Exercise goal = Take the data below and write out exactly the lines from the one with "for wheel_name, axle_y" through the one with "if empty is"; omit every other line.

Information shown =
....................

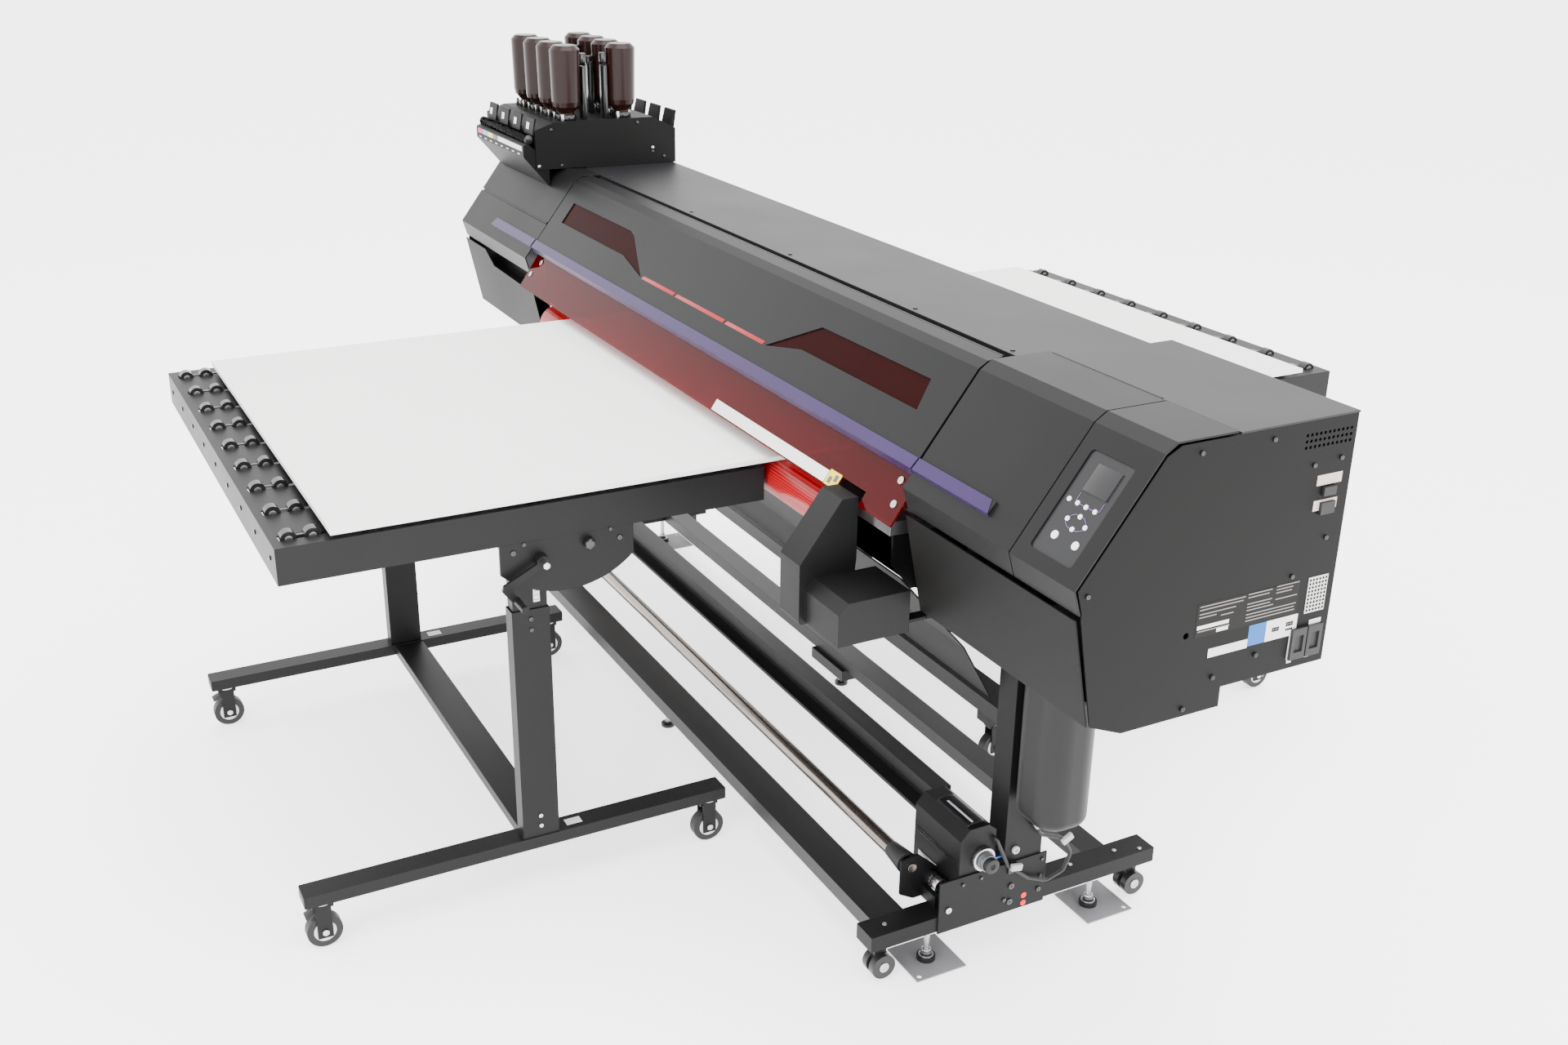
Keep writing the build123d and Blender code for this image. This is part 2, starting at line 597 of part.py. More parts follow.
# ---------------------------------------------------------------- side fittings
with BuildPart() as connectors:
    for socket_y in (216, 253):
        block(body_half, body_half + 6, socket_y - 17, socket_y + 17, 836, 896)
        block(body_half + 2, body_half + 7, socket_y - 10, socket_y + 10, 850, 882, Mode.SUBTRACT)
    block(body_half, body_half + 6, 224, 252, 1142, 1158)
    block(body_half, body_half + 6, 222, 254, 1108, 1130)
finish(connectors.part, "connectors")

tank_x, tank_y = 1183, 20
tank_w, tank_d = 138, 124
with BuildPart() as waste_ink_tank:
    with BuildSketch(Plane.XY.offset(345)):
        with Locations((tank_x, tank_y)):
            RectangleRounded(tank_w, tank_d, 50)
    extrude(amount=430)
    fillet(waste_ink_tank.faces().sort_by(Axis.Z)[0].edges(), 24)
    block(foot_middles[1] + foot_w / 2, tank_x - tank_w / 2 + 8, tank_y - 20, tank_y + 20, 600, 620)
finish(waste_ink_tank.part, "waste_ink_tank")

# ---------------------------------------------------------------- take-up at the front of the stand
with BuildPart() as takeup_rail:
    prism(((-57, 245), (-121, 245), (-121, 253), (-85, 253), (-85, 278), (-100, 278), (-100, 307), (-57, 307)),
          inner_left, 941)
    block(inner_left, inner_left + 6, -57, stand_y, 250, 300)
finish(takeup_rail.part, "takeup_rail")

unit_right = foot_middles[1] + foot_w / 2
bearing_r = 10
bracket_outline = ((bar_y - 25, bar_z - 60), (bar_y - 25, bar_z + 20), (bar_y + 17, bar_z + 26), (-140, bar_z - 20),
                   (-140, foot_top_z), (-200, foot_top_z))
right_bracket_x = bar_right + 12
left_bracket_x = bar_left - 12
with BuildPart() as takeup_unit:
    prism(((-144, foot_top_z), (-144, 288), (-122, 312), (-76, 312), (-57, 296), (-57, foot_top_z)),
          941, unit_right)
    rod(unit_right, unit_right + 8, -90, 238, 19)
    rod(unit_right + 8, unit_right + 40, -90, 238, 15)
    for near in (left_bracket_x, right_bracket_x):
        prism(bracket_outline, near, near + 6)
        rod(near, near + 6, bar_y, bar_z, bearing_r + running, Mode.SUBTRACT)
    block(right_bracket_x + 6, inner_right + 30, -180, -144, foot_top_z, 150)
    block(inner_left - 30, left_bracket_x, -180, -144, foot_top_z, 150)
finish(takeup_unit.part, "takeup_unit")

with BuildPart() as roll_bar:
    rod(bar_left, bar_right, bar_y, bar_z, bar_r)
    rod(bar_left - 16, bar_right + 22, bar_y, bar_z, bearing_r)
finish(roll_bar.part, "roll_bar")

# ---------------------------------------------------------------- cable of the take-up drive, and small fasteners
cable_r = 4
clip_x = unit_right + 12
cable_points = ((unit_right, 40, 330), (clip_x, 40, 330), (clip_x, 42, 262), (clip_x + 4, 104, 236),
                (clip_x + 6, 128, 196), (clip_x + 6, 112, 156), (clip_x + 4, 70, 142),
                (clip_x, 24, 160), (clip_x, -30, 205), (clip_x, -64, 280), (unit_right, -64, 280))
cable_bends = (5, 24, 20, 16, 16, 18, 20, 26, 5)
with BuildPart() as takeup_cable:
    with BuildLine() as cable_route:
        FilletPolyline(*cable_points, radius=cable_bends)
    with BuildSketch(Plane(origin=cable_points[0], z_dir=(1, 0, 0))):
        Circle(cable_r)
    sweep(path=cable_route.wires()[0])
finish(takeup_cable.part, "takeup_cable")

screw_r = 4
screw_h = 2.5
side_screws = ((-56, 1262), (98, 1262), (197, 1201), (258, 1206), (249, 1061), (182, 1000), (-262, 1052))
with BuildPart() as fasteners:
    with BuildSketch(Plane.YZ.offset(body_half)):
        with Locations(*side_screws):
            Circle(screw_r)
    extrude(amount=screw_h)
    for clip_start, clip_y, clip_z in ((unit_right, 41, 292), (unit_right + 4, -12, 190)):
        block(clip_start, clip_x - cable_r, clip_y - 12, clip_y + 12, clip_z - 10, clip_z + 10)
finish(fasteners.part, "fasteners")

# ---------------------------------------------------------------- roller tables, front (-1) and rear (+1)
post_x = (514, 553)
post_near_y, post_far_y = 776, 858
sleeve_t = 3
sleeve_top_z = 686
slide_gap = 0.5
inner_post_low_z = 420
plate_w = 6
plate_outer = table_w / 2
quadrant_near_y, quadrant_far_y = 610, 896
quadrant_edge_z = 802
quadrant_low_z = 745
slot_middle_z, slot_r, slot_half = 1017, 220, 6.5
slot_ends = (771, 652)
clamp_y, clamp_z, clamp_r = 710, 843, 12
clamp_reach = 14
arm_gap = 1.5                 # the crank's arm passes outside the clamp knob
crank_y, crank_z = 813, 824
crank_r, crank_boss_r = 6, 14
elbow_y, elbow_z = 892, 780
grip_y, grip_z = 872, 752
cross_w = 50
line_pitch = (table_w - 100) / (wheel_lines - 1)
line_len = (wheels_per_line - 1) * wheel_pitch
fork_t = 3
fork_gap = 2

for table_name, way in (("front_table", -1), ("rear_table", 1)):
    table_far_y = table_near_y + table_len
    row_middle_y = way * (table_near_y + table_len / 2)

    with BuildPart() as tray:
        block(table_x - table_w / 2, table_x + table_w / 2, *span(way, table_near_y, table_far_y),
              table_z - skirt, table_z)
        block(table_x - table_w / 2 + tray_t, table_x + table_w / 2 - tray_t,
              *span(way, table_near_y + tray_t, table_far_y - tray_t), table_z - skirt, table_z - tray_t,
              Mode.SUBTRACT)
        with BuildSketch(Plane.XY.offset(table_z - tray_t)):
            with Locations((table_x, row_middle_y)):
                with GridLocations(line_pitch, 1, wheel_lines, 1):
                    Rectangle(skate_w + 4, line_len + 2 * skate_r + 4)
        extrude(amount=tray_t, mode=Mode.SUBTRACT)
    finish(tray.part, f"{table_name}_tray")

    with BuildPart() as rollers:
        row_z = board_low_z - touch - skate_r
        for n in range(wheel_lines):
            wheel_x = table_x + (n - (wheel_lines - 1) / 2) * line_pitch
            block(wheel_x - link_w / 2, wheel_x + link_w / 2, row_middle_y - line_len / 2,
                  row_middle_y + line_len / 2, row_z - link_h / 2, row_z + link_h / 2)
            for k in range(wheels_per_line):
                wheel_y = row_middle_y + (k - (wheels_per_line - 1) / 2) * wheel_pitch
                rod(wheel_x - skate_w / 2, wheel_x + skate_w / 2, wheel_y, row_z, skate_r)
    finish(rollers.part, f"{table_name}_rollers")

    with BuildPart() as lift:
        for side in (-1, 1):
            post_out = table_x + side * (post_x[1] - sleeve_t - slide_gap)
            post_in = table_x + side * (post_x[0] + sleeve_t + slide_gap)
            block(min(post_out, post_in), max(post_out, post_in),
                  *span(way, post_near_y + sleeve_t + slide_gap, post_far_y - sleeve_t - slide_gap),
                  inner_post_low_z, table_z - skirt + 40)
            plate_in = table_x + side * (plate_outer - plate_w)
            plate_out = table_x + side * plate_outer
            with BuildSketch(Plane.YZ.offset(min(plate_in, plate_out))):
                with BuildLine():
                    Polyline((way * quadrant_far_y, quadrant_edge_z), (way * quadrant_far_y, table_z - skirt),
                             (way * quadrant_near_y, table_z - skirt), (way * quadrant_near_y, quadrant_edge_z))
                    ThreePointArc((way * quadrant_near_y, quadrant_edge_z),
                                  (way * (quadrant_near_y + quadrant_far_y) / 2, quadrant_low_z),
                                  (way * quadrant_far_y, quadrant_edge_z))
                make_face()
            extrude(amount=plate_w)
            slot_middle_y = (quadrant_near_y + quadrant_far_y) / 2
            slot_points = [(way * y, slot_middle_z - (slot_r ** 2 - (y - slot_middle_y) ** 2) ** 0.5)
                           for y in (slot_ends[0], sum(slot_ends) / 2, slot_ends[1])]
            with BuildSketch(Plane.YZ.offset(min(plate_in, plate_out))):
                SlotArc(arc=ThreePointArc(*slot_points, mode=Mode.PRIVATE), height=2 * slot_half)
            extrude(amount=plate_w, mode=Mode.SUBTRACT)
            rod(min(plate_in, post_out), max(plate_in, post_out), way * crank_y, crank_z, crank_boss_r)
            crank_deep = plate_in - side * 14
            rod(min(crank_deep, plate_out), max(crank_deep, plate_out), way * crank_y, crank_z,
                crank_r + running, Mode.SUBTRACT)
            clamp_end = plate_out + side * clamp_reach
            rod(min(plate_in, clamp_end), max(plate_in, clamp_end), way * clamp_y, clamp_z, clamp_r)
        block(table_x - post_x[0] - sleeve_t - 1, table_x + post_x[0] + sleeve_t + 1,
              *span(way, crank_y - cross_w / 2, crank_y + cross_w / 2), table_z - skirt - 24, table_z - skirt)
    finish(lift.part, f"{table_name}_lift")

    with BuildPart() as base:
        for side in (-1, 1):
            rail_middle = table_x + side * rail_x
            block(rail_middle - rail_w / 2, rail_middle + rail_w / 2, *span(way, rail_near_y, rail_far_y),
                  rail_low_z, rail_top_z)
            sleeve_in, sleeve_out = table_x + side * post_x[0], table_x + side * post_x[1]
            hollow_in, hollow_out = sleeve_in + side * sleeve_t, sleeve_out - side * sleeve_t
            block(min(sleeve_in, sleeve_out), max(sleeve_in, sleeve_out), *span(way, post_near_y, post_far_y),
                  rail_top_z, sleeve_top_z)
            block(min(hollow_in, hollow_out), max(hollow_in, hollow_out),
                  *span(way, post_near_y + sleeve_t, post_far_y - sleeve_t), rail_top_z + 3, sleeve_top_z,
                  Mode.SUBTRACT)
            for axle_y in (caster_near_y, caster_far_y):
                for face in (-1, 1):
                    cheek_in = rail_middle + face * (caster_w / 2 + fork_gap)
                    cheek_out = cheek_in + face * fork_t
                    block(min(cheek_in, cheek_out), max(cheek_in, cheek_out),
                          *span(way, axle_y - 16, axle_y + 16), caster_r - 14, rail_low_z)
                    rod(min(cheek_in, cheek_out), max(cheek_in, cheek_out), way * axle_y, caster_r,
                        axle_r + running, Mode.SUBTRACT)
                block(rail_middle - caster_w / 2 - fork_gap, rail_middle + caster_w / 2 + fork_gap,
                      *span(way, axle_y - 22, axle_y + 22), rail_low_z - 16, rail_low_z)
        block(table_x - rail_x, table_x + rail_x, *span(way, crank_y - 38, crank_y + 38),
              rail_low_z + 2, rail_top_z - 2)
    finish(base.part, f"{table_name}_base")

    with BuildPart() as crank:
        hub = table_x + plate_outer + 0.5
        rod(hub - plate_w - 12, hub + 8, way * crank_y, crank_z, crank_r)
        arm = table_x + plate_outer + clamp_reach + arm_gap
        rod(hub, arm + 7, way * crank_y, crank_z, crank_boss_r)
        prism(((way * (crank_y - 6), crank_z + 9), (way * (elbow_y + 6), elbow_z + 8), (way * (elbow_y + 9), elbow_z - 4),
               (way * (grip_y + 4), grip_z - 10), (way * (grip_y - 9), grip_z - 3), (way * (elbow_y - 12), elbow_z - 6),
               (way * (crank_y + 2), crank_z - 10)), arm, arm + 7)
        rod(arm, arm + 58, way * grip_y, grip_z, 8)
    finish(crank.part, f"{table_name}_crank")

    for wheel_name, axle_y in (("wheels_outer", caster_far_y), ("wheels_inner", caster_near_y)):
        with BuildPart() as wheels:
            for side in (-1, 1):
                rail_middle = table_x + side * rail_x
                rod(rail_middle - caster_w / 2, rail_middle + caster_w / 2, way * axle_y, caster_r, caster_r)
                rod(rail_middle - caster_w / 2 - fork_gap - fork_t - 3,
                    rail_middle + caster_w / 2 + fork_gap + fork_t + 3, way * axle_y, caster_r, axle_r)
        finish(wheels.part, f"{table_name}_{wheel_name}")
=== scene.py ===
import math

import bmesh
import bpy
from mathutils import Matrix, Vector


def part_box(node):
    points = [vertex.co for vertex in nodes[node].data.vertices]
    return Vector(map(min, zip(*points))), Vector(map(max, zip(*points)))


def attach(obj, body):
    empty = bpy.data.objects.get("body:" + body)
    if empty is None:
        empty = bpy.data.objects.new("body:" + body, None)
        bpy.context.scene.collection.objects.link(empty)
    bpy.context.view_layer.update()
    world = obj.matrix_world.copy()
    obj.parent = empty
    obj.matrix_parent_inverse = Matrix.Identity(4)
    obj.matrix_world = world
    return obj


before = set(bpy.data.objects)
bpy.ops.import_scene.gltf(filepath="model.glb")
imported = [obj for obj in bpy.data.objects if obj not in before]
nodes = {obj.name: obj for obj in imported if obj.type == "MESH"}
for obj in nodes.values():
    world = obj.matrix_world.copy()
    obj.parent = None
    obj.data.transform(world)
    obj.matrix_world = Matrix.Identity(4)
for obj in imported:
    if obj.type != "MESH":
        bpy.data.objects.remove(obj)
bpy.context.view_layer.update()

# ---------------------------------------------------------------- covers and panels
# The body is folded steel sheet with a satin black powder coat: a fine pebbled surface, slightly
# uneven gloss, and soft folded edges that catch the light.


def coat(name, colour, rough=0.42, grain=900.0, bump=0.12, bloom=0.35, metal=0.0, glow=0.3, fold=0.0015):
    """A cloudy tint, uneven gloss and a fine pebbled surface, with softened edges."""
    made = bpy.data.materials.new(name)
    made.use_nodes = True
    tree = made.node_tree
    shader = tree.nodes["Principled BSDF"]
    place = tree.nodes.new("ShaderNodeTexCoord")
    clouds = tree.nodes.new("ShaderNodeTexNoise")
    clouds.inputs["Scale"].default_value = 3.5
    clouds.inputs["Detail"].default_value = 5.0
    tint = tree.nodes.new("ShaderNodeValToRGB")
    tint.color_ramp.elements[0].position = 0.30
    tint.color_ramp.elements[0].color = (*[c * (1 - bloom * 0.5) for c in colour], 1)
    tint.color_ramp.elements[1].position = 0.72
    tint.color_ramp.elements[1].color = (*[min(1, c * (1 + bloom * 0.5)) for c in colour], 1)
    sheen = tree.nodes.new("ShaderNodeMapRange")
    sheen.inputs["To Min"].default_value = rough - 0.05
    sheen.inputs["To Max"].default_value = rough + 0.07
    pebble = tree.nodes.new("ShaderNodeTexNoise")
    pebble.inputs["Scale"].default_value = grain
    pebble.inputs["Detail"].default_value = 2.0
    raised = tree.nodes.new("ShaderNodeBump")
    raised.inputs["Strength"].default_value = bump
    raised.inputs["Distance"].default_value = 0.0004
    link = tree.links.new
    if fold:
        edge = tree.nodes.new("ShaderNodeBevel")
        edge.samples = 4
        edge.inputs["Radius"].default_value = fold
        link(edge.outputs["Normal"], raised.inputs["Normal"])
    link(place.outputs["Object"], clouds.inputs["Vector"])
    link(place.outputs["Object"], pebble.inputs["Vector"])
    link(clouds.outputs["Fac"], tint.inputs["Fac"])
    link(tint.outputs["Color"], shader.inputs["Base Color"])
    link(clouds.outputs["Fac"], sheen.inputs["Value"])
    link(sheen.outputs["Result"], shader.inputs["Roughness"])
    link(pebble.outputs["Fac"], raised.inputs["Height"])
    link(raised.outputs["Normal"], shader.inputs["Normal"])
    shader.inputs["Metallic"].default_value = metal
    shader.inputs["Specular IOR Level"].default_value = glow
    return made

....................

Full answer =
    for wheel_name, axle_y in (("wheels_outer", caster_far_y), ("wheels_inner", caster_near_y)):
        with BuildPart() as wheels:
            for side in (-1, 1):
                rail_middle = table_x + side * rail_x
                rod(rail_middle - caster_w / 2, rail_middle + caster_w / 2, way * axle_y, caster_r, caster_r)
                rod(rail_middle - caster_w / 2 - fork_gap - fork_t - 3,
                    rail_middle + caster_w / 2 + fork_gap + fork_t + 3, way * axle_y, caster_r, axle_r)
        finish(wheels.part, f"{table_name}_{wheel_name}")
=== scene.py ===
import math

import bmesh
import bpy
from mathutils import Matrix, Vector


def part_box(node):
    points = [vertex.co for vertex in nodes[node].data.vertices]
    return Vector(map(min, zip(*points))), Vector(map(max, zip(*points)))


def attach(obj, body):
    empty = bpy.data.objects.get("body:" + body)
    if empty is None:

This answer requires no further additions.